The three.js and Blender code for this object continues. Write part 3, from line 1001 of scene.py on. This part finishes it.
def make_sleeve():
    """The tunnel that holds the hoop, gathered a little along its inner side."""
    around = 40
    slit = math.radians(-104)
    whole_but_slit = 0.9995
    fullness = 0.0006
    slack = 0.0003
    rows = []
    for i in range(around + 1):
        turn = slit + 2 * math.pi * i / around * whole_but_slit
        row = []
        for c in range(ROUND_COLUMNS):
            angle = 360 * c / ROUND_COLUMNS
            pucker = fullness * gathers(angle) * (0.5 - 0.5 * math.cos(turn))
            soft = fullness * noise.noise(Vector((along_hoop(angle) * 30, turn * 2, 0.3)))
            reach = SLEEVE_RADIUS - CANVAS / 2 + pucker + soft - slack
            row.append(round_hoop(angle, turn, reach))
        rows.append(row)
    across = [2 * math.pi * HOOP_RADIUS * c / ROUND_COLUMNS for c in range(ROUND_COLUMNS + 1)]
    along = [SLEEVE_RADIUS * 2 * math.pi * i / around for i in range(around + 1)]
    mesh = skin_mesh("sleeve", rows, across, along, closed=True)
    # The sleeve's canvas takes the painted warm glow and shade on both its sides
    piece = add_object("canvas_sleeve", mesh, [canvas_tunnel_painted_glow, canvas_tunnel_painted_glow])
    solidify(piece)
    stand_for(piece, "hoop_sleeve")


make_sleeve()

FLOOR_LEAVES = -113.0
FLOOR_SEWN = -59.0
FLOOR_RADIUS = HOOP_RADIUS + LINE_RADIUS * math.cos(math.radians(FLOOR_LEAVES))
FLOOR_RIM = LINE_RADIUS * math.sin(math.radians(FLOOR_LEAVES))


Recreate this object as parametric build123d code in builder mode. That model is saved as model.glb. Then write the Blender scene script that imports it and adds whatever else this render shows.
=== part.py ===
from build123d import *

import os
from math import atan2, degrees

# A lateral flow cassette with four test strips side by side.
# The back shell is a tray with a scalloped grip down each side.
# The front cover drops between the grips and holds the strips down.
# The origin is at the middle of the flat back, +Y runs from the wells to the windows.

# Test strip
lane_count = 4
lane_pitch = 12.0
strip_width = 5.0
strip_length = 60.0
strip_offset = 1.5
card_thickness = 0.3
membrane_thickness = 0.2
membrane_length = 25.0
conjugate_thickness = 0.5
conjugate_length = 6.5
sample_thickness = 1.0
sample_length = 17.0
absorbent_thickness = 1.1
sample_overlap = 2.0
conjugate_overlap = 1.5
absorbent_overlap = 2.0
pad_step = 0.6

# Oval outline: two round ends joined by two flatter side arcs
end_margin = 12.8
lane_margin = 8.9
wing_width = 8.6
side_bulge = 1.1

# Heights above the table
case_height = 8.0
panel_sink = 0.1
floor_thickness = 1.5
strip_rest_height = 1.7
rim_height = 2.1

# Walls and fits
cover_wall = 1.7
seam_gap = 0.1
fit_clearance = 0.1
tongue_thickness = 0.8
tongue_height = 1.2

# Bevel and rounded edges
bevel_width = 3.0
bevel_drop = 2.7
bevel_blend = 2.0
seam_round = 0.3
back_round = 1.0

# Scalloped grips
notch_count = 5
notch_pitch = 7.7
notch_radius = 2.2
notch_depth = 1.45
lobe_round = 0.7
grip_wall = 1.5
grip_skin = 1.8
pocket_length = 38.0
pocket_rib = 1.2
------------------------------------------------
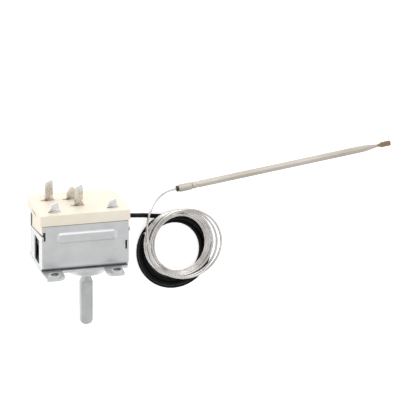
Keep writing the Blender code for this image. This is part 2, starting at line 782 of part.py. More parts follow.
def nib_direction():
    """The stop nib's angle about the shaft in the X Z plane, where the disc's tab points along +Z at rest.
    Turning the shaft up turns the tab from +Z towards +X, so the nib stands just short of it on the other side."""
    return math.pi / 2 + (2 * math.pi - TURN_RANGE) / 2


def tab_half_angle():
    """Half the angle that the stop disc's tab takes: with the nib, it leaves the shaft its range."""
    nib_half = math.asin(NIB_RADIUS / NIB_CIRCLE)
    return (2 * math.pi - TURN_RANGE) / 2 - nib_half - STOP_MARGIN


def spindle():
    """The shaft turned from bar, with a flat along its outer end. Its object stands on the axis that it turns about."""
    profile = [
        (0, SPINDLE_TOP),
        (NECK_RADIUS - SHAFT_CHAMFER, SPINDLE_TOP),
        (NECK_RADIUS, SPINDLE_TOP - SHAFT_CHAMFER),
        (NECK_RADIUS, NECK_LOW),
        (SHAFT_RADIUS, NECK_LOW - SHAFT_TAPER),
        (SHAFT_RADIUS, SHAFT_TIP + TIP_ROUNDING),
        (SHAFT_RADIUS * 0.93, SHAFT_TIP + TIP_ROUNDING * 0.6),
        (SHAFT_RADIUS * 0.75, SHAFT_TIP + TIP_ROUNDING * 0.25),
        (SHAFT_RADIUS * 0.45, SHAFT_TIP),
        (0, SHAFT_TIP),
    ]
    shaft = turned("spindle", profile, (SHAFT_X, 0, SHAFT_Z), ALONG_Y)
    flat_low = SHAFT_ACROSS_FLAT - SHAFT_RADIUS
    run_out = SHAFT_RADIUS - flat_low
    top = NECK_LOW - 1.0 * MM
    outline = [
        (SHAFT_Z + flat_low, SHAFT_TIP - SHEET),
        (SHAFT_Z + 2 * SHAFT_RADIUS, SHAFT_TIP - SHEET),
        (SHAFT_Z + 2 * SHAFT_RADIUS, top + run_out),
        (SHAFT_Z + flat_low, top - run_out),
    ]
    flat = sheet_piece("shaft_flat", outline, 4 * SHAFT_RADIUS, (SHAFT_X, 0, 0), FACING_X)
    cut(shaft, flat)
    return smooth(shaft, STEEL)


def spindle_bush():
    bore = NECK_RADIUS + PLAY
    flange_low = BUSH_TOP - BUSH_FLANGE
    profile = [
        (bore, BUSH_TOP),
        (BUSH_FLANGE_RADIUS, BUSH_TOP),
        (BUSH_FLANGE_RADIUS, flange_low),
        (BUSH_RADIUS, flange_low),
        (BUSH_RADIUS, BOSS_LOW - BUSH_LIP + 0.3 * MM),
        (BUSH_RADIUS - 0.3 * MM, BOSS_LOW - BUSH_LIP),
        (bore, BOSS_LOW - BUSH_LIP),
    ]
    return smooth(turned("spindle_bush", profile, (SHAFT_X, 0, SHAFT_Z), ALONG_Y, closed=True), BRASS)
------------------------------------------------
## DIRECTIONS:
Retype verbatim the lines that run from the line containing "Keep writing the" to the line containing "return (2 *", both inclusive, and no others.

## CORRECT OUTPUT:
Keep writing the Blender code for this image. This is part 2, starting at line 782 of part.py. More parts follow.
def nib_direction():
    """The stop nib's angle about the shaft in the X Z plane, where the disc's tab points along +Z at rest.
    Turning the shaft up turns the tab from +Z towards +X, so the nib stands just short of it on the other side."""
    return math.pi / 2 + (2 * math.pi - TURN_RANGE) / 2


def tab_half_angle():
    """Half the angle that the stop disc's tab takes: with the nib, it leaves the shaft its range."""
    nib_half = math.asin(NIB_RADIUS / NIB_CIRCLE)
    return (2 * math.pi - TURN_RANGE) / 2 - nib_half - STOP_MARGIN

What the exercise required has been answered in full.